The E37 has been returned to factory-spec after the long and expensive task of sourcing parts and getting the car to the right automotive people for the serious work. Friday nights have become known as shed night with work continuing into early hours of Saturday morning. "We got to work on researching the original parts and equipment, it needed a three-speed gearbox, Mark at Brighton Service Centre put that in for me - he sourced the gearbox for me."

Mr Lennell said the floor, interior trim and the cabin have been returned to how the car was as it left the line at Tonsley Park 40 years ago. "The engine and diff have been given the once-over as well, the 3.23:1 LSD is back in there, it's got new original-spec extractors and the triple carburettors have been put back to rights by West Torrens Dyno Centre," he says.

Although registered on historic plates, the E37 isn't a molly-coddled museum piece - the Lennells drove it to Renmark for an award-winning appearance at a recent club event and more recently braved locusts and native fauna to enter the car in the Chrysler on The Murray event at Albury-Wodonga. "We were just at Chrysler On The Murray, where we won the best VH Charger .... we were one of more than 150 Chargers up there for the 40th anniversary," he says.

The couple received plenty of "Hey Charger" salutes on the trip to Albury-Wodonga. "Every time we stopped for fuel it took about half an hour to leave as people wanted to have a look at the car, it hardly used any oil and cruised at 100km/h all the way. "We were driving down the Hume with Leo Geoghegan's car next to us, E49s, E38s - they got a group shot of 150 of these cars together, it was fantastic."

The job is not done yet as the couple have plans to pull the engine out for another re-build - as well as a taking it back to its original colour - re-painting the engine bay and re-building the front suspension in preparation for next year.

"It was a fun drive and we're going to do it again next year - we're going to take it up to Bathurst next year and take it up The Mountain," he says.

About the Chrysler Valiant Charger

The Chrysler Valiant Charger is an icon of Australian motor vehicle manufacturing and the VH started it all. The company started manufacturing in 1971 and built 17,918 VH Chargers - at one stage accounting for half of the total Valiant production by Chrysler.

Overall, around 1300 were R/T models, and of these, but R/T E37 Performance models numbered only 135.

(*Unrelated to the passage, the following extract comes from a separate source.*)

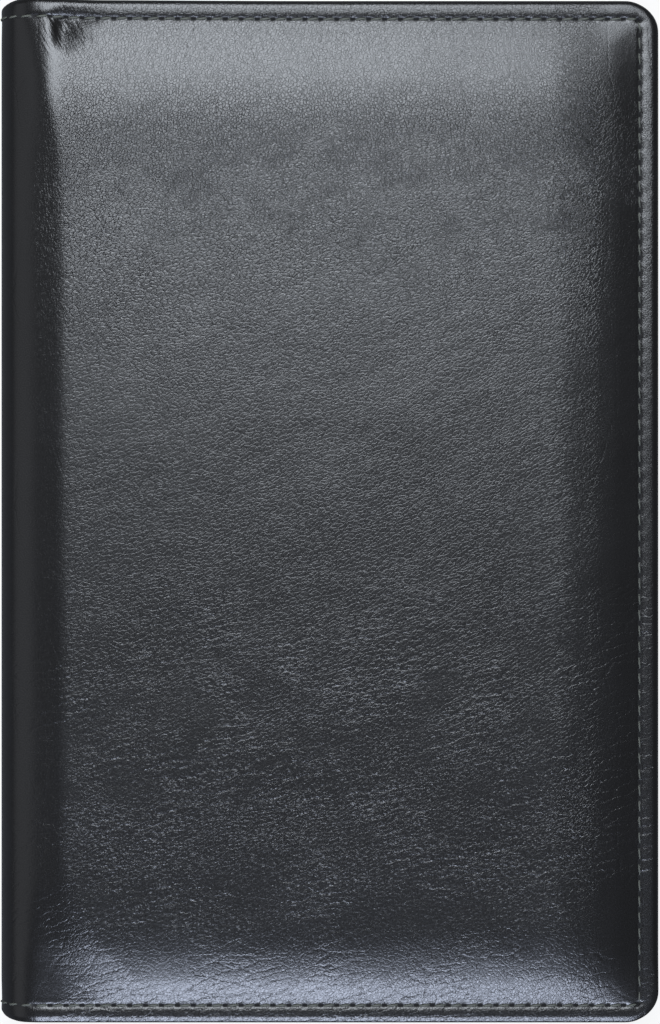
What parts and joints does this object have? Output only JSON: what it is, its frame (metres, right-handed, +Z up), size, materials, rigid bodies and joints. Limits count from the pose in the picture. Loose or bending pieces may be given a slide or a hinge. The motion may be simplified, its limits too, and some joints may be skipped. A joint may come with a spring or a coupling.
{
  "type": "business card holder",
  "caption": "Folding card case with padded, stitched leather covers round a sealed booklet of clear pocket leaves; opens flat like a book.",
  "frame": {"origin": "centre of the footprint, on the surface that the back cover rests on", "axes": "+Z up through the front cover, +Y along the spine to the top edge, +X from the spine to the fore edge"},
  "size_m": [0.125, 0.195, 0.019],
  "materials": {
    "leather": "pebbled, semi-gloss",
    "foam": "matte foam",
    "board": "grey card board",
    "lining": "fine woven lining",
    "thread": "waxed thread",
    "vinyl": "soft vinyl",
    "clear_film": "clear film"
  },
  "bodies": {
    "back_cover": {"back_leather": "leather", "back_foam": "foam", "back_board": "board", "back_lining": "lining", "back_sleeve": "lining", "back_thread": "thread", "booklet_back_flap": "vinyl"},
    "spine": {"spine_leather": "leather", "spine_lining": "lining", "booklet_binding": "vinyl", "spine_thread_top": "thread", "spine_thread_bottom": "thread"},
    "front_cover": {"front_leather": "leather", "front_foam": "foam", "front_board": "board", "front_lining": "lining", "front_sleeve": "lining", "front_thread": "thread", "booklet_front_flap": "vinyl"},
    "leaf_1": {"leaf_1": "clear_film"},
    "leaf_2": {"leaf_2": "clear_film"},
    "leaf_3": {"leaf_3": "clear_film"},
    "leaf_4": {"leaf_4": "clear_film"},
    "leaf_5": {"leaf_5": "clear_film"},
    "leaf_6": {"leaf_6": "clear_film"},
    "leaf_7": {"leaf_7": "clear_film"},
    "leaf_8": {"leaf_8": "clear_film"}
  },
  "joints": [
    {"name": "spine_fold", "type": "hinge", "parent": "back_cover", "child": "spine", "pos_m": [-0.0603, 0, 0.0042], "axis": [0, -1, 0], "range_deg": [0, 90]},
    {"name": "front_cover_fold", "type": "hinge", "parent": "spine", "child": "front_cover", "pos_m": [-0.0603, 0, 0.0148], "axis": [0, -1, 0], "range_deg": [0, 90]},
    {"name": "leaf_1_hinge", "type": "hinge", "parent": "spine", "child": "leaf_1", "pos_m": [-0.05495, 0, 0.01221], "axis": [0, -1, 0], "range_deg": [0, 78.75]},
    {"name": "leaf_2_hinge", "type": "hinge", "parent": "spine", "child": "leaf_2", "pos_m": [-0.05495, 0, 0.01144], "axis": [0, -1, 0], "range_deg": [0, 56.25]},
    {"name": "leaf_3_hinge", "type": "hinge", "parent": "spine", "child": "leaf_3", "pos_m": [-0.05495, 0, 0.01066], "axis": [0, -1, 0], "range_deg": [0, 33.75]},
    {"name": "leaf_4_hinge", "type": "hinge", "parent": "spine", "child": "leaf_4", "pos_m": [-0.05495, 0, 0.00989], "axis": [0, -1, 0], "range_deg": [0, 11.25]},
    {"name": "leaf_5_hinge", "type": "hinge", "parent": "spine", "child": "leaf_5", "pos_m": [-0.05495, 0, 0.00911], "axis": [0, -1, 0], "range_deg": [-11.25, 0]},
    {"name": "leaf_6_hinge", "type": "hinge", "parent": "spine", "child": "leaf_6", "pos_m": [-0.05495, 0, 0.00834], "axis": [0, -1, 0], "range_deg": [-33.75, 0]},
    {"name": "leaf_7_hinge", "type": "hinge", "parent": "spine", "child": "leaf_7", "pos_m": [-0.05495, 0, 0.00756], "axis": [0, -1, 0], "range_deg": [-56.25, 0]},
    {"name": "leaf_8_hinge", "type": "hinge", "parent": "spine", "child": "leaf_8", "pos_m": [-0.05495, 0, 0.00679], "axis": [0, -1, 0], "range_deg": [-78.75, 0]}
  ],
  "couplings": [
    {"joint": "front_cover_fold", "follows": "spine_fold", "ratio": 1},
    {"joint": "leaf_1_hinge", "follows": "spine_fold", "ratio": 0.875},
    {"joint": "leaf_2_hinge", "follows": "spine_fold", "ratio": 0.625},
    {"joint": "leaf_3_hinge", "follows": "spine_fold", "ratio": 0.375},
    {"joint": "leaf_4_hinge", "follows": "spine_fold", "ratio": 0.125},
    {"joint": "leaf_5_hinge", "follows": "spine_fold", "ratio": -0.125},
    {"joint": "leaf_6_hinge", "follows": "spine_fold", "ratio": -0.375},
    {"joint": "leaf_7_hinge", "follows": "spine_fold", "ratio": -0.625},
    {"joint": "leaf_8_hinge", "follows": "spine_fold", "ratio": -0.875}
  ]
}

The R/T had a 3.23:1 differential (rather than the 2.92 standard in other Chargers), as well as a tachometer, oil pressure gauge, six-inch rims, a front anti-roll bar and a three-speed manual gearbox.

At the time the company claimed a stock E37 could complete a quarter-mile sprint in 15.7 seconds, but that number fell if the optional "six-pack" package was added, which put three two-barrel Weber carburettors on the straight-six engine and upped the power to 248hp (a 30hp increase) and 306 foot pounds.

The base-model car was priced from $2795 but the R/T was priced $3395 - now these cars can fetch anywhere between $60,000 and $110,000.

The R/T high performance pack came about from a desire to go motor racing, adding black stripes, a black radiator grille, driving lights, model-specific steel wheels, a sports instrumentation pack and a two-spoke aluminium steering wheel.